Pulsed cavitation ultrasound therapies (PCUT) such as histotripsy are non-invasive therapeutic approaches effective in various medical indications, relying on the mechanical effects generated by inertial cavitation bubbles. Even though limited by the poor contrast, conventional ultrasound B-Mode imaging has been widely used for the guidance and monitoring of the therapeutic procedure, allowing the visualization of the cavitation bubble cloud. However, B-Mode imaging lacks specificity and the visualization of the bubble cloud is often limited in deep and moving organs such as the liver and the heart and remains moreover subjective for the operator. We previously developed a new imaging modality to better identify the cavitation cloud based on a coherent passive ultrasound imaging approach combined with a spatiotemporal filter to map the bubble cloud with high sensitivity and high contrast.

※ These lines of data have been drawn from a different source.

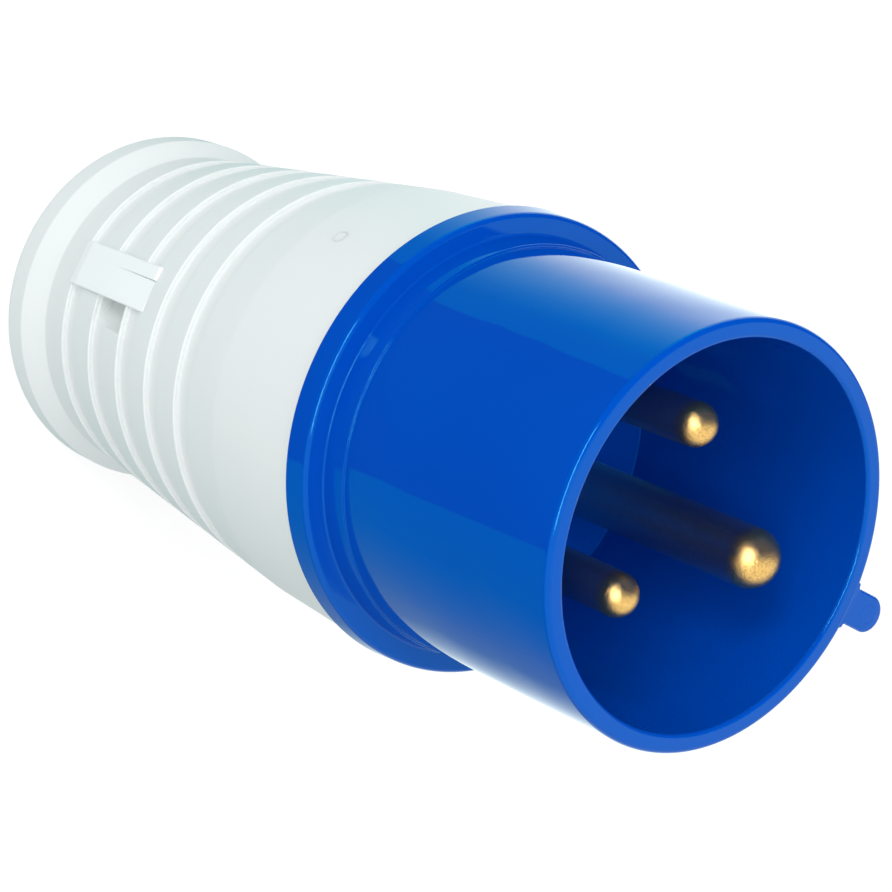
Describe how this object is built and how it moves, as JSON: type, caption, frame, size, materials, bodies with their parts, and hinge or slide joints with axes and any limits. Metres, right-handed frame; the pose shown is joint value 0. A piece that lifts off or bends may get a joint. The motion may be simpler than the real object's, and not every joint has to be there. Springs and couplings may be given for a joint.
{
  "type": "industrial plug",
  "caption": "Industrial plug with a blue shroud round three round brass pins, a key at the rim and a light grey grooved rear housing with a latch tab.",
  "frame": {"origin": "centre of the tail face that the plug stands on, on the plug's axis", "axes": "+Z along the axis from the tail to the rim; -Y towards the key and the earth pin; +X towards the line pin"},
  "size_m": [0.0562, 0.0575, 0.116],
  "materials": {
    "blue_plastic": "glossy moulded polyamide, self-coloured blue",
    "light_grey_plastic": "semi-gloss moulded polyamide, very light grey",
    "black_plastic": "matt moulded insulating plastic",
    "seal_rubber": "soft black rubber",
    "brass": "turned brass, fine lathe lines",
    "plated_steel": "zinc-plated steel"
  },
  "bodies": {
    "root": {"shroud": "blue_plastic", "rear_housing": "light_grey_plastic", "front_gasket": "seal_rubber", "cable_seal": "seal_rubber", "seal_retainer": "light_grey_plastic", "contact_carrier": "black_plastic", "line_pin": "brass", "neutral_pin": "brass", "earth_pin": "brass", "line_terminal_screw": "plated_steel", "neutral_terminal_screw": "plated_steel", "earth_terminal_screw": "plated_steel", "line_wire_guard": "plated_steel", "neutral_wire_guard": "plated_steel", "earth_wire_guard": "plated_steel", "carrier_screw_left": "plated_steel", "carrier_screw_right": "plated_steel", "carrier_screw_top": "plated_steel", "clamp_yoke": "black_plastic", "clamp_saddle": "black_plastic", "clamp_screw_left": "plated_steel", "clamp_screw_right": "plated_steel", "clamp_nut_left": "plated_steel", "clamp_nut_right": "plated_steel"}
  },
  "joints": []
}
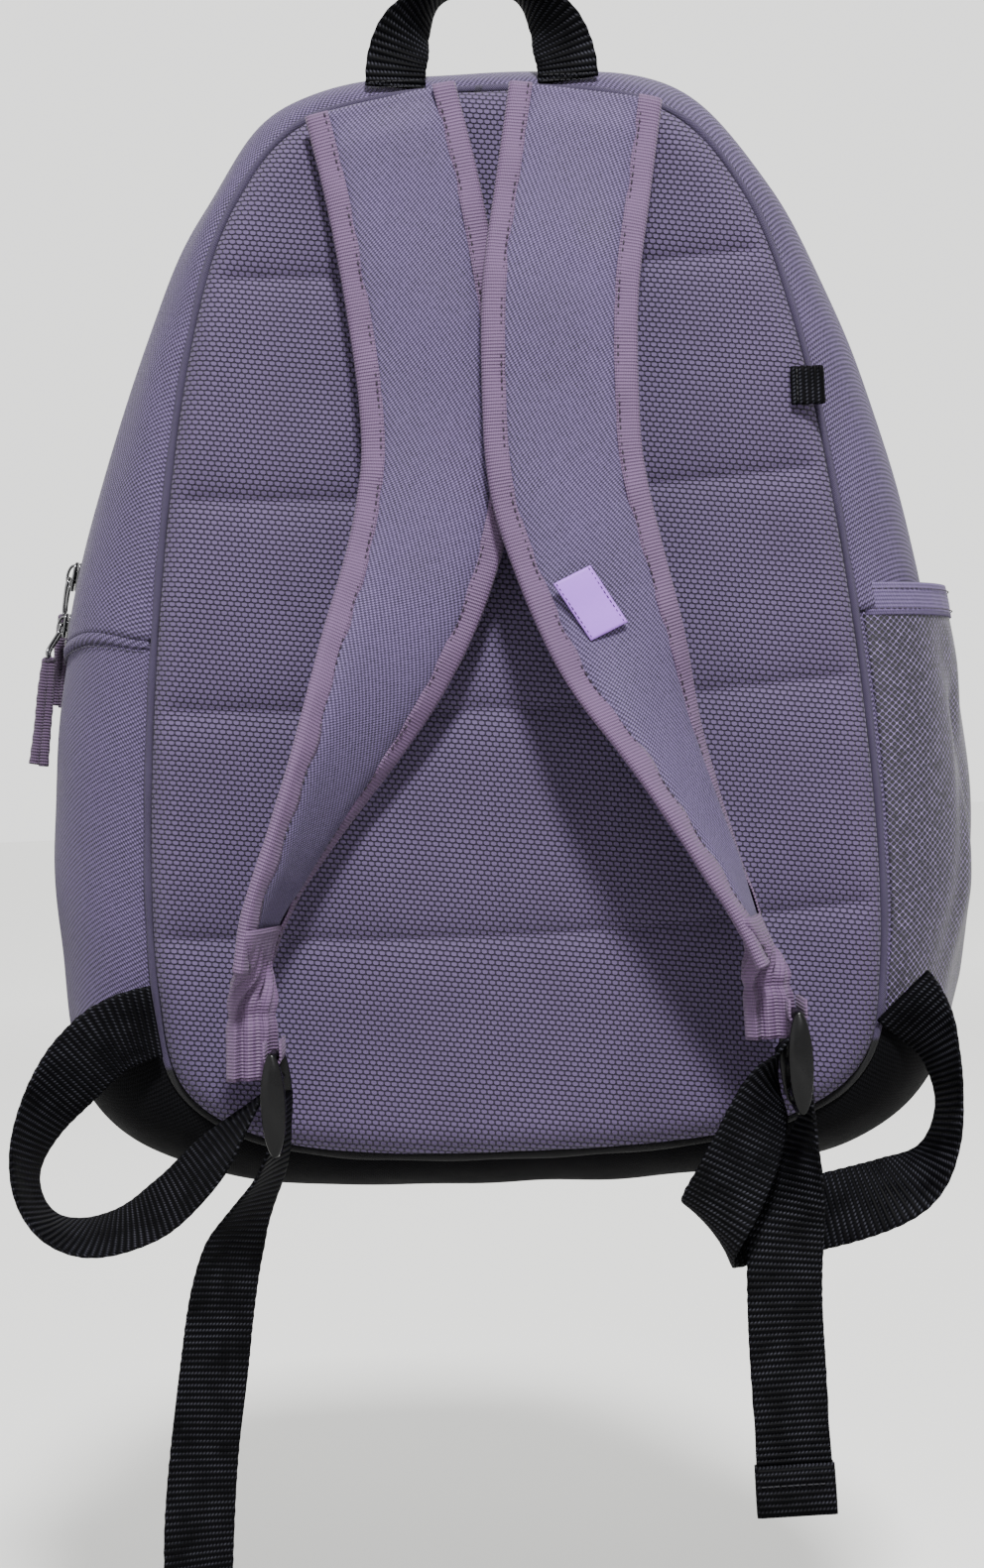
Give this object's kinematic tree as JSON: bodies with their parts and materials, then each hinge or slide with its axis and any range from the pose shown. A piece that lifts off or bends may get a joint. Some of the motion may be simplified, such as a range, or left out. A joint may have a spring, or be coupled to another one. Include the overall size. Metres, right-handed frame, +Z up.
{
  "type": "hiking daypack",
  "caption": "Soft zipped daypack hung from its haul loop, with a quilted back pad, padded shoulder straps, webbing adjusters, and a mesh bottle pocket.",
  "frame": {"origin": "under the crown of the haul loop, where a hook bears", "axes": "+X to the right seen from the wearer's side, +Y from the wearer's side into the bag, +Z up as it hangs"},
  "size_m": [0.4094, 0.2152, 0.7277],
  "materials": {
    "body_cloth": "woven polyester, soft sheen",
    "back_pad_cloth": "coarse dobby weave",
    "dark_piping": "rolled cloth edge",
    "mauve_tape": "ribbed grosgrain tape",
    "black_cloth": "woven polyester",
    "black_webbing": "ribbed polyester webbing",
    "buckle_plastic": "moulded, semi-gloss",
    "gunmetal": "dark plated zinc",
    "zip_tape": "woven zip tape",
    "zip_coil": "nylon coil",
    "lilac_label": "smooth woven label, blank",
    "pocket_mesh": "open warp-knit mesh",
    "foam": "closed-cell foam",
    "coated_lining": "coated cloth"
  },
  "bodies": {
    "pack": {"back_panel_face": "back_pad_cloth", "back_panel_foam": "foam", "back_panel_lining": "coated_lining", "base_panel": "black_cloth", "front_panel": "body_cloth", "front_pocket_face": "body_cloth", "front_pocket_gusset": "body_cloth", "front_pocket_zip_coil": "zip_coil", "front_pocket_zip_tape": "zip_tape", "front_seam_binding": "black_cloth", "front_seam_piping": "dark_piping", "haul_loop": "black_webbing", "main_zip_coil": "zip_coil", "main_zip_end_stop": "zip_coil", "main_zip_tape_front": "zip_tape", "main_zip_tape_rear": "zip_tape", "mesh_pocket": "pocket_mesh", "pocket_elastic": "mauve_tape", "rear_seam_binding": "black_cloth", "rear_seam_piping": "dark_piping", "side_panel_left": "body_cloth", "side_panel_right": "body_cloth", "side_seam_left": "body_cloth", "side_tab": "black_webbing", "webbing_loop_left": "black_webbing", "webbing_loop_right": "black_webbing", "zip_gusset_front": "body_cloth", "zip_gusset_rear": "body_cloth"},
    "main_slider_upper": {"main_slider_upper": "gunmetal"},
    "main_slider_lower": {"main_slider_lower": "gunmetal"},
    "main_pull_upper": {"main_pull_link_upper": "gunmetal", "main_pull_tape_upper": "mauve_tape"},
    "main_pull_lower": {"main_pull_link_lower": "gunmetal", "main_pull_tape_lower": "mauve_tape"},
    "pocket_slider": {"front_pocket_slider": "gunmetal"},
    "pocket_pull": {"front_pocket_pull": "mauve_tape"},
    "strap_left": {"strap_left_face": "body_cloth", "strap_left_foam": "foam", "strap_left_lining": "pocket_mesh", "strap_left_binding": "mauve_tape", "strap_left_tape_loop": "mauve_tape"},
    "strap_right": {"strap_right_face": "body_cloth", "strap_right_foam": "foam", "strap_right_lining": "pocket_mesh", "strap_right_binding": "mauve_tape", "strap_right_tape_loop": "mauve_tape", "strap_label": "lilac_label"},
    "buckle_left": {"ladder_lock_left": "buckle_plastic", "webbing_tail_left": "black_webbing"},
    "buckle_right": {"ladder_lock_right": "buckle_plastic", "webbing_tail_right": "black_webbing"}
  },
  "joints": [
    {"name": "main_slider_upper_travel", "type": "hinge", "parent": "pack", "child": "main_slider_upper", "pos_m": [0.31764, 0.057, -0.35732], "axis": [0, 1, 0], "range_deg": [0, 9.5]},
    {"name": "main_slider_lower_travel", "type": "hinge", "parent": "pack", "child": "main_slider_lower", "pos_m": [0.31764, 0.057, -0.35732], "axis": [0, 1, 0], "range_deg": [0, 0.3]},
    {"name": "main_pull_upper_swing", "type": "hinge", "parent": "main_slider_upper", "child": "main_pull_upper", "pos_m": [-0.18801, 0.057, -0.2322], "axis": [0, 1, 0], "range_deg": [0, 80]},
    {"name": "main_pull_lower_swing", "type": "hinge", "parent": "main_slider_lower", "child": "main_pull_lower", "pos_m": [-0.19252, 0.057, -0.25211], "axis": [0, 1, 0], "range_deg": [0, 80]},
    {"name": "pocket_slider_travel", "type": "slide", "parent": "pack", "child": "pocket_slider", "axis": [1, 0, 0], "range_m": [0, 0.184]},
    {"name": "pocket_pull_flip", "type": "hinge", "parent": "pocket_slider", "child": "pocket_pull", "pos_m": [-0.092, 0.1446, -0.274], "axis": [0, 0, 1], "range_deg": [0, 165]},
    {"name": "strap_left_swing", "type": "hinge", "parent": "pack", "child": "strap_left", "pos_m": [0, -0.013, -0.046], "axis": [-1, 0, 0], "range_deg": [0, 30], "deforming": ["webbing_loop_left"]},
    {"name": "strap_right_swing", "type": "hinge", "parent": "pack", "child": "strap_right", "pos_m": [0, -0.013, -0.046], "axis": [-1, 0, 0], "range_deg": [0, 30], "deforming": ["webbing_loop_right"]},
    {"name": "buckle_left_pivot", "type": "hinge", "parent": "strap_left", "child": "buckle_left", "pos_m": [-0.099, -0.044, -0.4328], "axis": [0, 1, 0], "range_deg": [-10, 10]},
    {"name": "buckle_right_pivot", "type": "hinge", "parent": "strap_right", "child": "buckle_right", "pos_m": [0.1085, -0.044, -0.4248], "axis": [0, 1, 0], "range_deg": [-10, 10]}
  ],
  "couplings": [
    {"joint": "strap_right_swing", "follows": "strap_left_swing", "ratio": 1}
  ]
}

Yet, 2D imaging is limited as the therapeutic focal spot is constrained to be located inside the imaging plane, which is an engineering challenge as there might be mechanical misalignments between both the therapy and the imaging transducers as well as ultrasound aberrations leading to monitoring failure. We propose to extend the technique to volumetric imaging, allowing to overcome these limitations, and to explore its performances on an aberrated beam.